________________________________ From: "Stewart, Robert" <Robert.Stewart@sig.com> To: "boost@lists.boost.org" <boost@lists.boost.org> Sent: Friday, March 16, 2012 2:29 PM Subject: Re: [boost] has_member_fnc?
Olaf van der Spek wrote:
On Fri, Mar 16, 2012 at 4:07 PM, Stewart, Robert <Robert.Stewart@sig.com> wrote:
Neal Becker wrote:
It seems c++11 has a new way to spell enable_if, and this can be used to implement has_member_fnc, as in this example:
I wish I could see the code, but pastebin is blocked here.

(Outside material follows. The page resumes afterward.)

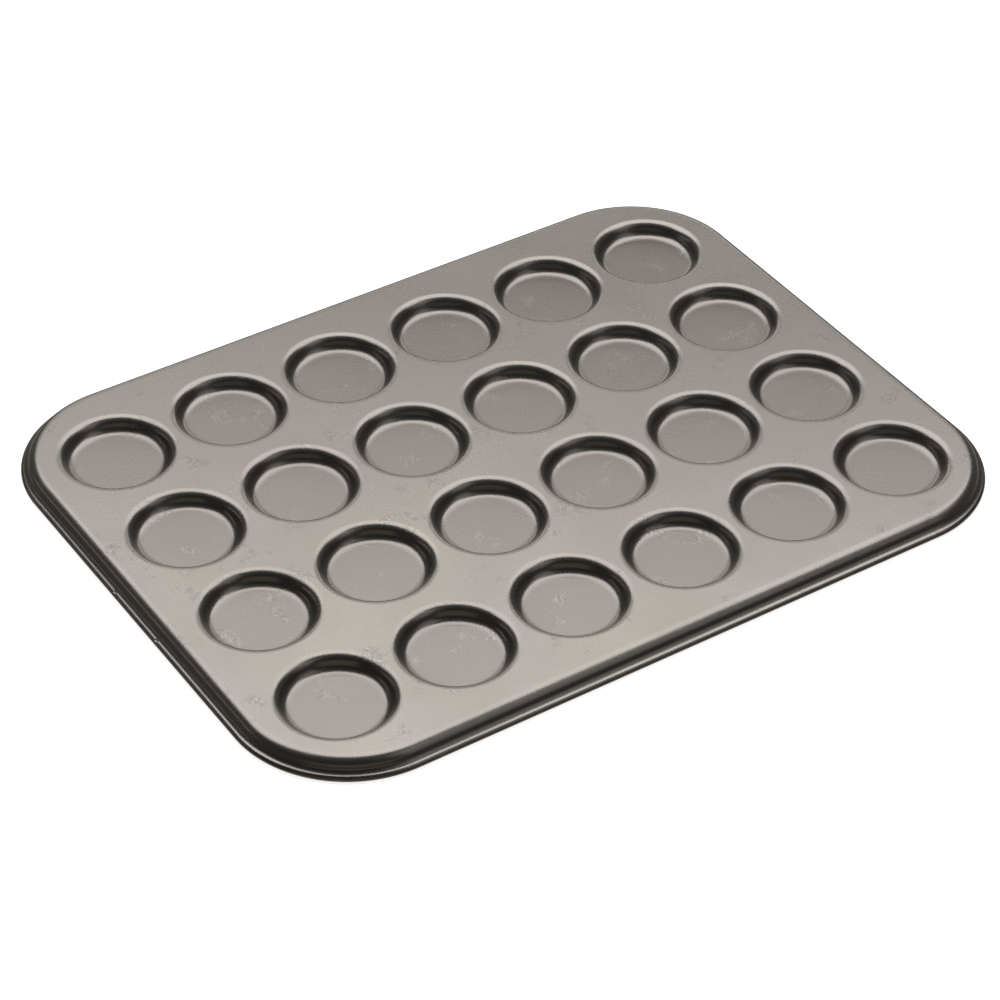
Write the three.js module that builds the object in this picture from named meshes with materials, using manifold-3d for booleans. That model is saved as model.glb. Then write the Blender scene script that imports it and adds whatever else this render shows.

//Special template for EE_PDUs, which are weird template <typename T> auto getKey_imp(const T &struc, int &key, int) -> //If struc has an interesting_member member, this //version is used decltype(struc.interesting_member, void()) { key = 0; } template <typename T> void getKey_imp(const T &struc, int &key, long) //struc didn't have an interesting_member member, do //nothing { }
public: template <typename T> bool getKey(const T &struc, int &key) { getKey_imp(struc, key, 0); return key == 0; //Successful? }
Thank you.
Did I miss something? That just tests for a member by name. To test for a member function, you'd need to specify the signature to make it worthwhile.
In C++11, SFINAE was extended to work for expressions also. So this will work on compilers that support it(which MSVC does not). Using an expression is much better that the signature because this will work on template members, and it disambiguates better.